I'm sadder about the death of Twitter than I'd like to admit. It's brought me some of the most precious relationships in my life and strengthened others. It's been the place where I share my work and get gigs and make plans and receive fan mail and sometimes miraculous DMs. It's also been the place where I get death threats and heinous DMs and absorb people's projections about me. It's mixed and beat-up baggage, and I should feel ok about the airline losing it due to gross executive incompetence.
But I don't.
I joined
BlueSky. I post on TikTok. I'm branching out, but every tree in this orchard is twisted and you can smell the fruit fermenting in high summer. I'm out here anyway, and maybe you are, too.
Recent publications include my
ode to a grocery store sandwich, in which I write about childhood poverty and being fed. Chew on that and then bite into my essay about
how much I hate Hell House, a classic of the horror genre that isn't scary and makes the weirdest choices about sex and death and a moat full of abortions. Speaking of sex and death, I wrote about one of my favorite old school Pagan movies,
Eye of the Devil (1966) for the Wild Hunt. It's a creepy one, with an appearance by the ill-fated Sharon Tate.

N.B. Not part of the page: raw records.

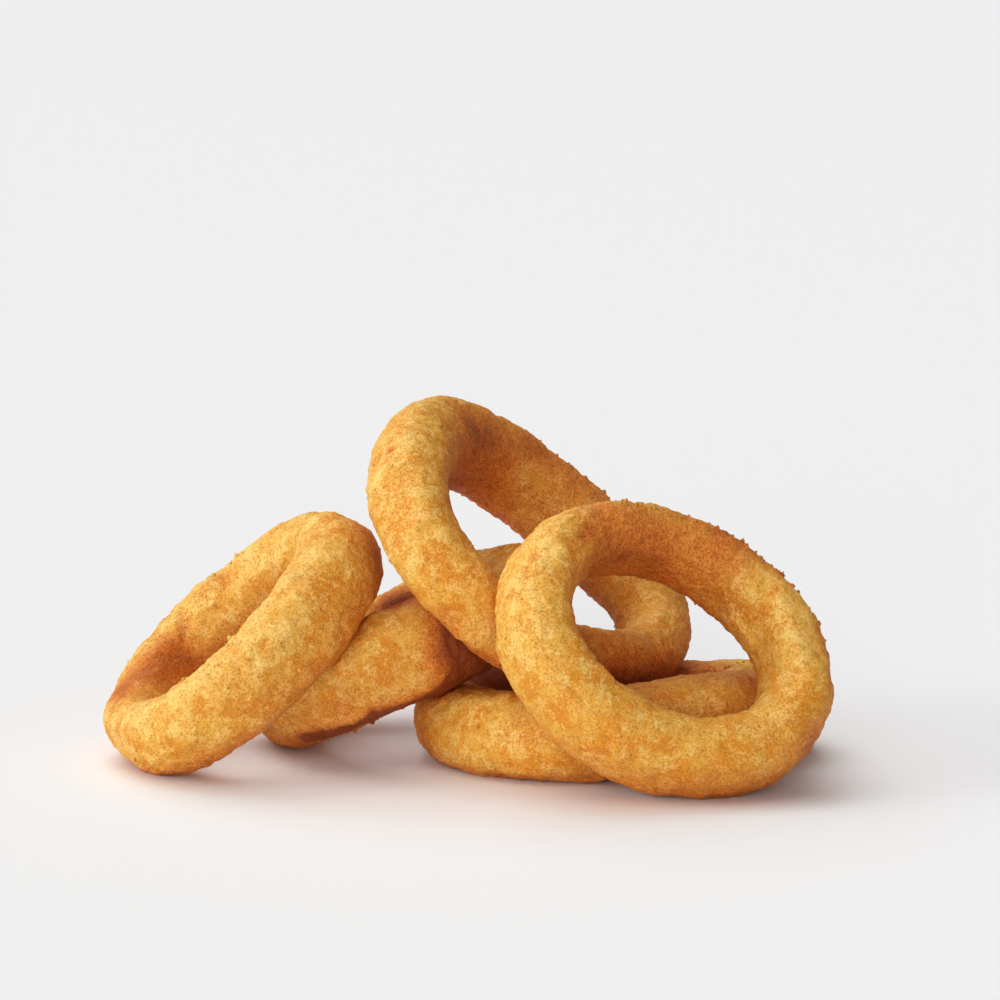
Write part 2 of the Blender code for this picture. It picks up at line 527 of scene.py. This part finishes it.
def crust_finish(name, settings, browning, seed):
    """Golden fried batter: blotched and grained, with painted light, paler where the soft lights
    fall, and painted shade, deep brown where it is shut in.
    """
    finish = Finish(name)
    shift = tuple(seed * part for part in PATTERN_SHIFT)
    height = finish.attribute("height")
    toast_and_shade = finish.attribute("toast_and_shade")
    painted_light = finish.attribute("painted_light")

    patches = finish.clouds(PATCH_PATTERN, shift, detail=2.0, roughness=0.5)
    cream = finish.clouds(CREAM_PATTERN, shift, detail=2.0, roughness=0.55)
    blotches = finish.clouds(BLOTCH_PATTERN, shift, detail=3.0, roughness=0.6)
    grain = finish.clouds(GRAIN_PATTERN, shift, detail=2.0, roughness=0.65)
    fine = finish.clouds(FINE_PATTERN, shift, detail=1.0, roughness=0.5)

    gold = finish.mixed(patches.past(0.45, 0.60), rgba(settings.gold), rgba(settings.amber))
    # Paler blotches, cream and grain, with painted light where the soft lights fall, and paler
    # crests, partly drier batter and partly painted highlight.
    pale_and_lit_share = (
        blotches.past(0.46, 0.68) * 0.55
        + grain.past(0.46, 0.66) * 0.62
        + height.past(0.0, 1.2) * 0.20
        + cream.past(0.47, 0.62) * 0.50
        + painted_light.past(0.55, 1.0) * 0.40
        - 0.33
    )
    crust = finish.mixed(pale_and_lit_share.clamped(), gold, rgba(settings.pale))

    toasted = grain.past(0.50, 0.32) * 0.66 + blotches.past(0.48, 0.30) * 0.35
    crust = finish.mixed((toasted - 0.08).clamped(), crust, rgba(settings.tan))

    # Browner with real browning and brown grain, and with painted shade: where little light falls,
    # in hollows, and from the toast and shade attribute.
    brown_and_shade_share = (
        toast_and_shade
        + painted_light.past(0.62, 0.05) * 0.80
        + browning * 0.5
        + height.past(0.1, -1.2) * 0.25
        + grain.past(0.50, 0.32) * 0.25
        - 0.12
    )
    brown = finish.mixed(
        grain.past(0.36, 0.64) * 0.7 + blotches.past(0.36, 0.64) * 0.3,
        rgba(settings.brown),
        rgba(settings.chestnut),
    )
    crust = finish.mixed(brown_and_shade_share.clamped(), crust, brown)
    # Painted shade: deep brown in the deepest shade.
    deep_shade_share = (brown_and_shade_share - 0.80).past(0.0, 1.0) * 0.95
    crust = finish.mixed(deep_shade_share, crust, rgba(settings.crimson))

    specks = finish.dots(SPECK_PATTERN, shift, radius=0.20, chance=0.16) * 0.6
    freckles = finish.dots(FRECKLE_PATTERN, shift, radius=0.09, chance=0.40) * 0.7
    crust = finish.mixed((specks + freckles).clamped(), crust, rgba(settings.speck))

    bump_height = grain * 0.75 + fine * 0.35 - specks * 0.3 - freckles * 0.4
    bump = finish.node(
        "ShaderNodeBump",
        {},
        {"Strength": 1.0, "Distance": BUMP_HEIGHT * MM, "Height": bump_height},
    )
    finish.feed(finish.shader.inputs["Base Color"], crust)
    finish.feed(
        finish.shader.inputs["Roughness"],
        0.60 - height.past(0.0, 1.5) * 0.10 + (fine - 0.5) * 0.2,
    )
    finish.feed(finish.shader.inputs["Normal"], bump.outputs["Normal"])
    finish.feed(finish.shader.inputs["IOR"], BATTER_IOR)
    finish.feed(finish.shader.inputs["Specular IOR Level"], BATTER_SHINE)
    finish.feed(finish.shader.inputs["Subsurface Weight"], GLOW_SHARE)
    finish.feed(finish.shader.inputs["Subsurface Radius"], GLOW_COLOUR)
    finish.feed(finish.shader.inputs["Subsurface Scale"], GLOW_DEPTH * MM)
    return finish.material


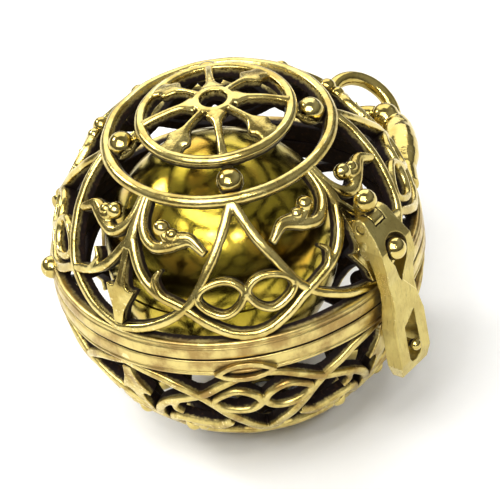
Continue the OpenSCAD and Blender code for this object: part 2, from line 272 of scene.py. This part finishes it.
def ball_band(polar, proud=0.0, depth=WORK_DEPTH, crown=0.16, fillet=0.14, wobble=0.02, seed=1):
    """A band with a crowned face round the cage, between two polar angles."""
    share = np.linspace(0, 1, 7)
    top = polar[0] + (polar[1] - polar[0]) * share
    radius = CAGE_R + proud - crown * (2 * share - 1) ** 2
    face = np.stack([radius * np.sin(np.radians(top)), radius * np.cos(np.radians(top))], -1)
    inner = np.radians(np.array([polar[1], polar[0]]))
    back = (CAGE_R - depth) * np.stack([np.sin(inner), np.cos(inner)], -1)
    return lathe(rounded(np.concatenate([face, back]), fillet), wobble=wobble, seed=seed)


def globe(centre, radius, seed=1, rough=0.03, stretch=(1, 1, 1)):
    """A ball with the slight unevenness of a melted granule."""
    rows, cols = 20, 32
    polar = np.linspace(0, 180, rows + 1)[1:-1]
    az = np.linspace(0, 360, cols, endpoint=False)
    grid = on_ball(1, np.tile(az, len(polar)), np.repeat(polar, cols))
    points = np.concatenate([grid, [[0, 0, 1], [0, 0, -1]]])
    points = points * (1 + rough * ripple(points, 1.8, seed))[:, None] * radius * np.array(stretch)
    faces = [
        (i * cols + k, (i + 1) * cols + k, (i + 1) * cols + (k + 1) % cols, i * cols + (k + 1) % cols)
        for i in range(len(polar) - 1) for k in range(cols)
    ]
    north, south, last = len(grid), len(grid) + 1, (len(polar) - 1) * cols
    faces += [(north, k, (k + 1) % cols) for k in range(cols)]
    faces += [(south, last + (k + 1) % cols, last + k) for k in range(cols)]
    return points + np.array(centre), faces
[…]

I got a box of Romanian/English bilingual translations of
Find Layla in the mail the other day. It is astonishing to se a book of which I am the sole author translated into a language I can't read, for people in a country I've never seen. Cooler still to see it line by line translated from my mother tongue, that some kid might learn a little English by reading my book in their home country. Being an author is one of the smallest, most petty kinds of fame one can achieve. And moments like this sitll make it feel like godhood.
I'll be in and out of DC and NY all summer. I'll be day job hunting and selling my next book. I've got that summertime sadness, but it's the remix and I know how to dance to it.
I just read
"Lone Women" by Victor LaValle and loved the intimate kindesses between homesteaders, loved the way he makes a monster a person.
I've been watching
Silo, a sci-fi drama on Apple TV and loving the tension and strangeness of it.
Rewatching old movies like
Double Indemnity and finding them delicious in their rapid-fire dialog, their cigarette-smoky nonchalance, their sweeping headlights in the noir of the night.
I hope you're finding comfort in the familiar, the foreign country of the past, the outer space of the future.